[Short problem]: Output all records precisely as written.

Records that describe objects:
━━━━━━━━━━
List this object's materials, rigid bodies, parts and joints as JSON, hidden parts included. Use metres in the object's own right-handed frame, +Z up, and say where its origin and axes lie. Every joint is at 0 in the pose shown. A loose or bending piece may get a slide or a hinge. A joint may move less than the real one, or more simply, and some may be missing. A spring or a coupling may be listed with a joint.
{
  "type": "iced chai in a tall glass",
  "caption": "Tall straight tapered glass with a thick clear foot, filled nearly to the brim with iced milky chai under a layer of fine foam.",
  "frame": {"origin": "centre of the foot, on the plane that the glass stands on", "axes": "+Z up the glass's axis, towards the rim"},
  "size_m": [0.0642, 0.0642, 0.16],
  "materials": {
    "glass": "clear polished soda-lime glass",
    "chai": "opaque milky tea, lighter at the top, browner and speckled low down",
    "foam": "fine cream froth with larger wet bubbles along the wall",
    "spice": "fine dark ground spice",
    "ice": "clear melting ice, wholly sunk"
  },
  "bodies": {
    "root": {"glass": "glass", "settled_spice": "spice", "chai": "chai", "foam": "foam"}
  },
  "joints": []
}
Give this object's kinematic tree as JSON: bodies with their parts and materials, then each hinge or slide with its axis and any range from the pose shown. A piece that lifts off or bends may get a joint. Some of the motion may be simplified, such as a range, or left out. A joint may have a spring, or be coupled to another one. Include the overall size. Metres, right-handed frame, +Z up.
━━━━━━━━━━
[Output for this exercise]:
List this object's materials, rigid bodies, parts and joints as JSON, hidden parts included. Use metres in the object's own right-handed frame, +Z up, and say where its origin and axes lie. Every joint is at 0 in the pose shown. A loose or bending piece may get a slide or a hinge. A joint may move less than the real one, or more simply, and some may be missing. A spring or a coupling may be listed with a joint.
{
  "type": "iced chai in a tall glass",
  "caption": "Tall straight tapered glass with a thick clear foot, filled nearly to the brim with iced milky chai under a layer of fine foam.",
  "frame": {"origin": "centre of the foot, on the plane that the glass stands on", "axes": "+Z up the glass's axis, towards the rim"},
  "size_m": [0.0642, 0.0642, 0.16],
  "materials": {
    "glass": "clear polished soda-lime glass",
    "chai": "opaque milky tea, lighter at the top, browner and speckled low down",
    "foam": "fine cream froth with larger wet bubbles along the wall",
    "spice": "fine dark ground spice",
    "ice": "clear melting ice, wholly sunk"
  },
  "bodies": {
    "root": {"glass": "glass", "settled_spice": "spice", "chai": "chai", "foam": "foam"}
  },
  "joints": []
}
Give this object's kinematic tree as JSON: bodies with their parts and materials, then each hinge or slide with its axis and any range from the pose shown. A piece that lifts off or bends may get a joint. Some of the motion may be simplified, such as a range, or left out. A joint may have a spring, or be coupled to another one. Include the overall size. Metres, right-handed frame, +Z up.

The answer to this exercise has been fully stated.